# 4 officers in Chicago's gang and drug unit



## kwflatbed (Dec 29, 2004)

*4 officers in Chicago's gang and drug unit are charged in felony corruption investigation*

By SOPHIA TAREEN
Associated Press Writer

*CHICAGO*- Four Chicago police officers accused of using their badges to intimidate their way into homes have been arrested and charged with felonies including armed violence, home invasion and kidnapping, officials announced Thursday.

Cook County State's Attorney Dick Devine declined to give more details about the accusations against the officers, saying that information would be released once the men make their initial court appearances Friday afternoon.

"I think you can see by the nature of the charges, home invasion and kidnapping charges, gives some sense of what we're talking about," Devine said.

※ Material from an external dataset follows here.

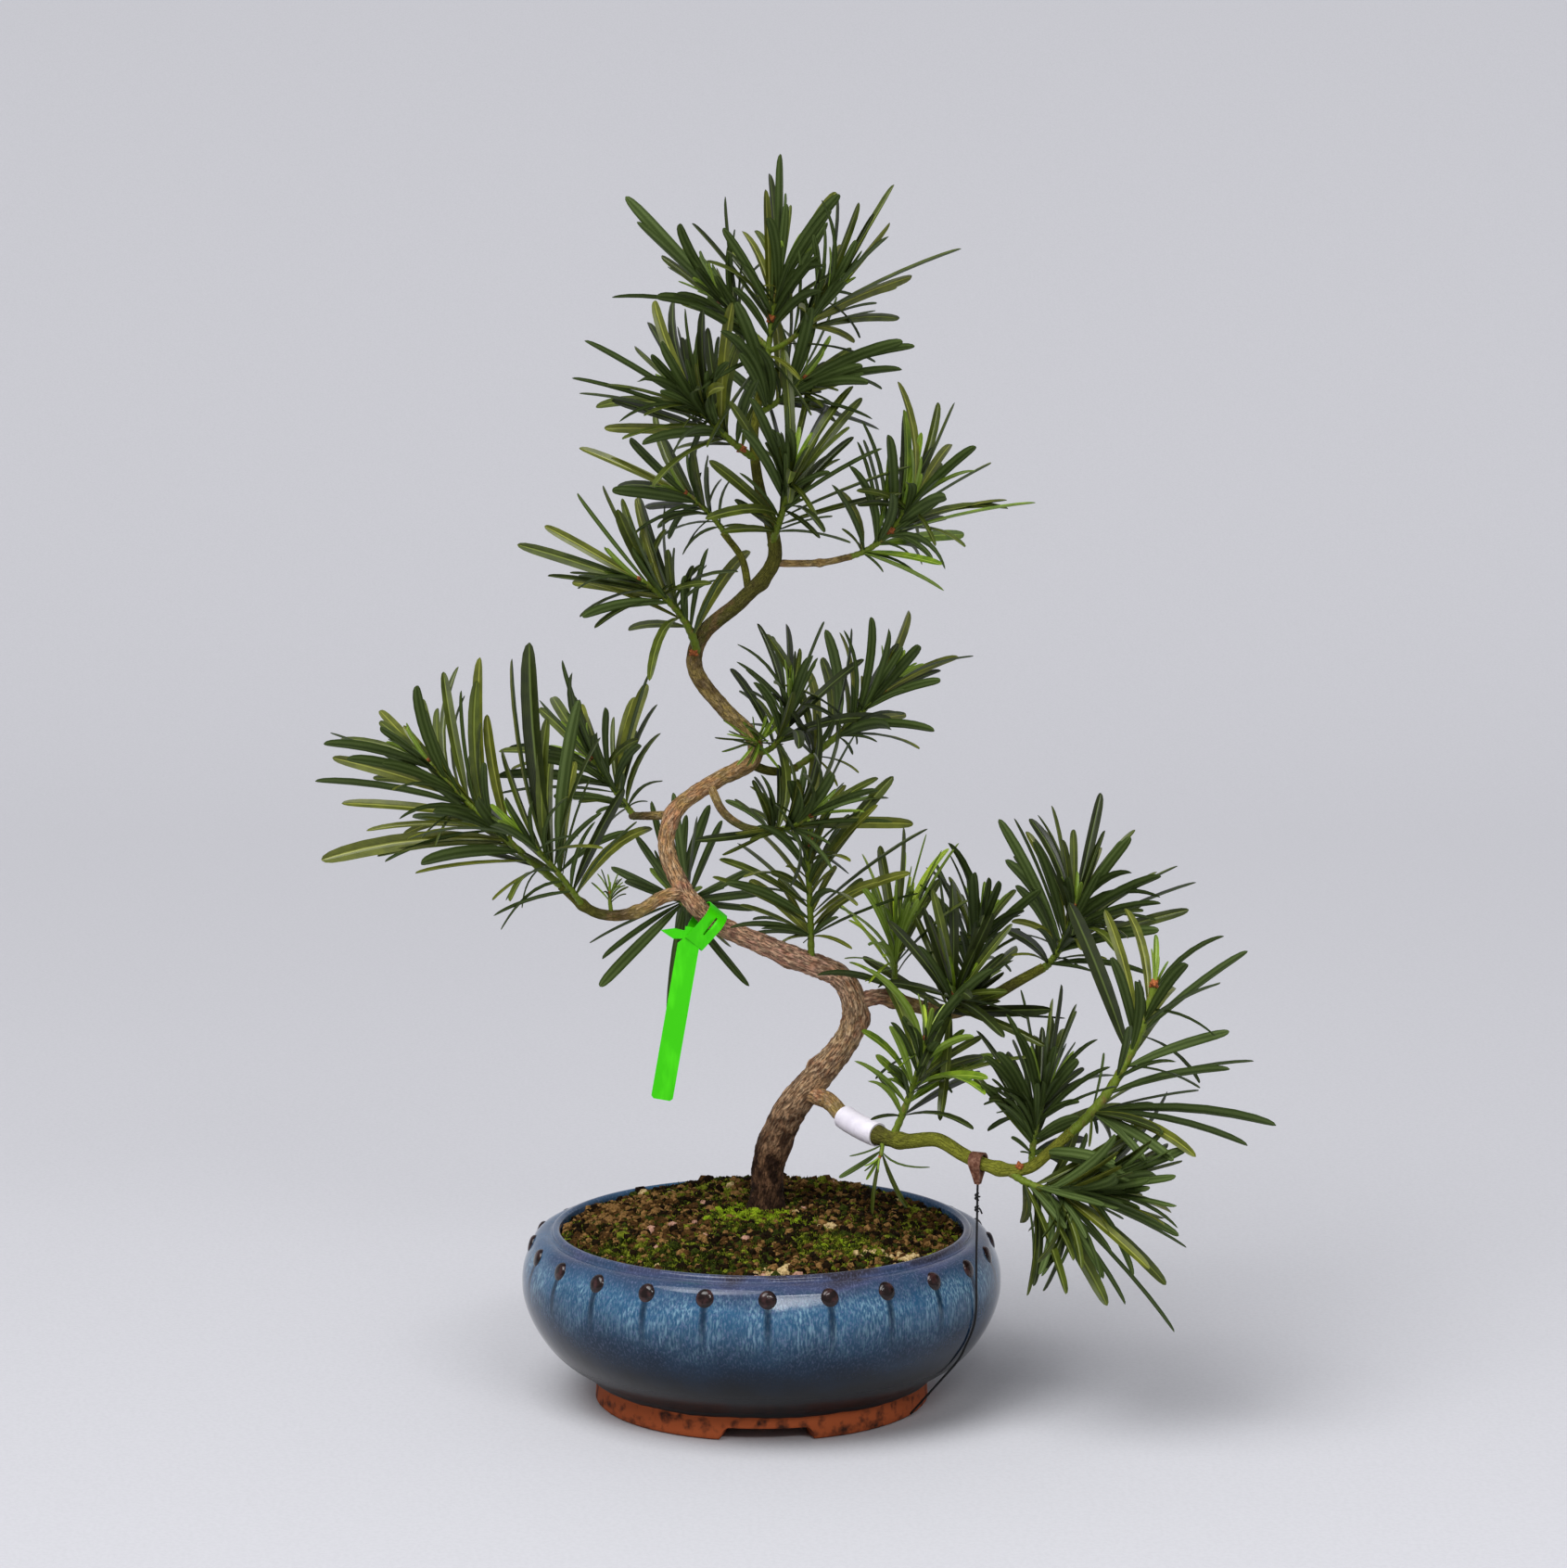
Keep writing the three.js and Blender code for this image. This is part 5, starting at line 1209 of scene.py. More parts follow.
    def whorl(self) -> Iterator[list[Leaf]]:
        """Grows the leaves to the front and the back, closing on the stem's tip.

        Returns:
            Each leaf, in one way to stand.
        """
        for i in range(self.mass.whorl):
            size_draw, arch_draw, roll_draw, side_draw = (next(self.numbers) for _ in range(4))
            s = self.whorl_from + (1 - self.whorl_from) * (i + 0.5) / self.mass.whorl
            low, rise, vary = self.whorl_spread
            spread = low + rise * s + vary * arch_draw
            swing, roll = self.whorl_swing * (side_draw - 0.5), self.whorl_roll * (roll_draw - 0.5)
            foot, chord = self.whorled(1 if i % 2 else -1, s, spread, swing)
            size = self.mass.leaf * within(self.whorl_size, size_draw)
            yield [self.leaf(foot, chord, size, within(self.whorl_arch, arch_draw), roll, self.look())]

    def heart(self) -> Iterator[list[Leaf]]:
        """Grows the finer leaves that fill the mass within the reach of its fan.

        Returns:
            Each leaf, in one way to stand.
        """
        for i in range(self.mass.inner):
            x, z, *_ = self.mass.fan[int(self.chance() * len(self.mass.fan))]
            foot = self.on_stem(within(self.heart_place, self.chance()))
            step = np.array([x, 0.0, z]) - foot[0]
            turn = math.radians(self.bearing(step) + self.heart_swing * (self.chance() - 0.5))
            reach = math.hypot(step[0], step[2]) * within(self.heart_reach, self.chance())
            size = self.length(reach, within(self.heart_size, self.chance()))
            lean = math.sqrt(size * size - reach * reach) * (1 if i % 2 else -1)
            chord = np.array([reach * math.cos(turn), lean, reach * math.sin(turn)])
            roll = self.heart_roll * (self.chance() - 0.5)
            yield [self.leaf(foot, chord, size, self.heart_arch, roll, self.look())]

    def tufted(self) -> Iterator[list[Leaf]]:
        """Grows the small young leaves round the bud.

        Returns:
            Each leaf, in one way to stand.
        """
        look = (self.mass.tuft, self.tuft_width, 0.0)
        for i in range(self.tuft):
            turn = 360 * (i + self.chance() * 0.5) / self.tuft
            foot, chord = self.whorled(1, self.leafy_to, within(self.tuft_spread, self.chance()), turn)
            size = self.mass.leaf * self.tuft_scale * within(self.tuft_size, self.chance())
            yield [self.leaf(foot, chord, size, self.tuft_arch, 0.0, look)]


# ---- The tree ----


# The bark's relief in millimetres: a flake's width and length, heights, and how it fades on thin
# and young wood.
FLAKE = (2.8, 2.8, 8.0)
FLAKE_HEIGHT = 0.6
FLAKE_EDGE = 2.6
ROUGH_HEIGHT = 0.4
ROUGH_SCALE = 0.35
BARK_SUNK = 0.25
RELIEF_BY_AGE = 1.2
LEAST_RELIEF = 0.12
FULL_RELIEF_RADIUS = 5.0
KNOB_LOBE = 1.6
# Keeps the patterns of two limbs apart.
PATTERN_STEP = np.array([13.7, 5.1, 41.3])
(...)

The officers are part of the department's Special Operations Section, which focuses on gang and drug crimes, Devine said. They are accused of using their police badges to intimidate people and gain access to their homes, he said.

Chicago Police Superintendent Phil Cline said the officers will be suspended without pay and the department will move to fire them.

Officials identified those charged as Chicago residents Jerome Finnigan, 43; Keith Herrera, 28; Thomas Sherry, 32; and Carl Suchocki, 32. If convicted, each officer could face up to 30 years in prison.

Finnigan received an Award of Valor in 1999 for his work in special operations.

All four officers had unlisted phone numbers and could not be reached.

The police officers' union, the Fraternal Order of Police, did not immediately return a call seeking information on any attorneys that are representing the officers.

John Gorman, a spokesman for the state attorney's office, said he would not know who the officers' attorneys are until the defendants' first court appearances Friday.








_Copyright 2006 Associated Press. All rights reserved. This material may not be published, broadcast, rewritten, or redistributed._


----------



## JoninNH (Jan 29, 2004)

I hope they're exonerated.


----------